The agency said SARS-CoV-2 antibody tests results should not be interpreted as evidence of a specific level of protection from the coronavirus. People who think they are protected may take fewer precautions and increase their own risk and the spread of the pathogen.
- FDA made the comments against a backdrop of industry interest in selling tests that enable the evaluation of immune status. Beckman Coulter, for example, unveiled the launch of a fully quantitative SARS-CoV-2 antibody test on the same day as FDA's safety notice.
Beckman Coulter focused its disclosure of launch of Access SARS-CoV-2 IgG (1st IS) on the role of antibody tests in monitoring and responding to the COVID-19 pandemic and stuck closely to the language used by CDC in its current guidelines. Yet, the company also quoted Bernard Cook, director of operations of the core automated laboratory at Henry Ford Hospital in Detroit, who pointed to the potential role of antibody tests in recipients of vaccines.
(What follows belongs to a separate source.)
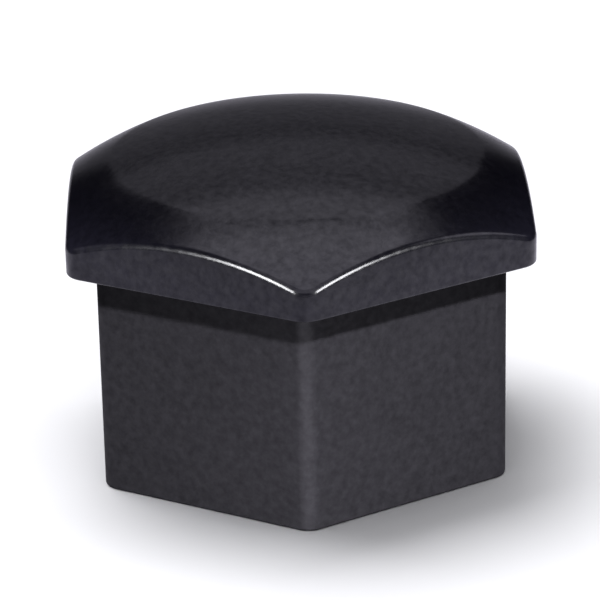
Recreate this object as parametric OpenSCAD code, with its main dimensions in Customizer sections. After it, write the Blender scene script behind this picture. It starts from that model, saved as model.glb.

"Now, and in a post-vaccinated world, these assays are going to help physicians better understand the immune response of patients who develop COVID-19 infections, those who have post-acute sequelae of COVID-19 and in assessing response to vaccination to SARS-CoV-2," Cook said.
U.S. authorities are currently opposed to the use of antibody tests in assessing response to vaccines. FDA set out the thinking behind its position in the safety communication, observing that positive and negative test results can give a misleading impression.
A positive test result may stem from a prior infection with the coronavirus, not a vaccine. Equally, FDA said negative results may reflect the inability of serology tests to detect antibodies generated in response to COVID-19 vaccines. The anti-spike protein antibodies formed in response to the mRNA vaccines approved in the U.S. will not be detected by serology assays that look for antibodies against nucleocapsid proteins.
Even if a positive test result is a true reflection of a person's immune response to a vaccine, there is a lack of knowledge of what it means in terms of their protection from the coronavirus. "Research is needed to understand the meaning of a positive or negative antibody test, beyond the presence or absence of antibodies," FDA said.
The diagnostic industry is preparing for a future in which we have a much clearer understanding of the link between antibody test results and the likelihood of protection from COVID-19. LabCorp CEO Adam Schechter described that future to investors earlier this year, explaining that "If there is a quantitative number [af antibodies] that people can feel comfortable, they can fly, they can go to events, that they can do many other things, then it will be very important."
LabCorp, its chief rival Quest Diagnostics and a clutch of test developers including Roche and Thermo Fisher Scientific have all made moves that could position them to help realize Schechter's vision. The question is whether the science will firm up enough for authorities to back the plan.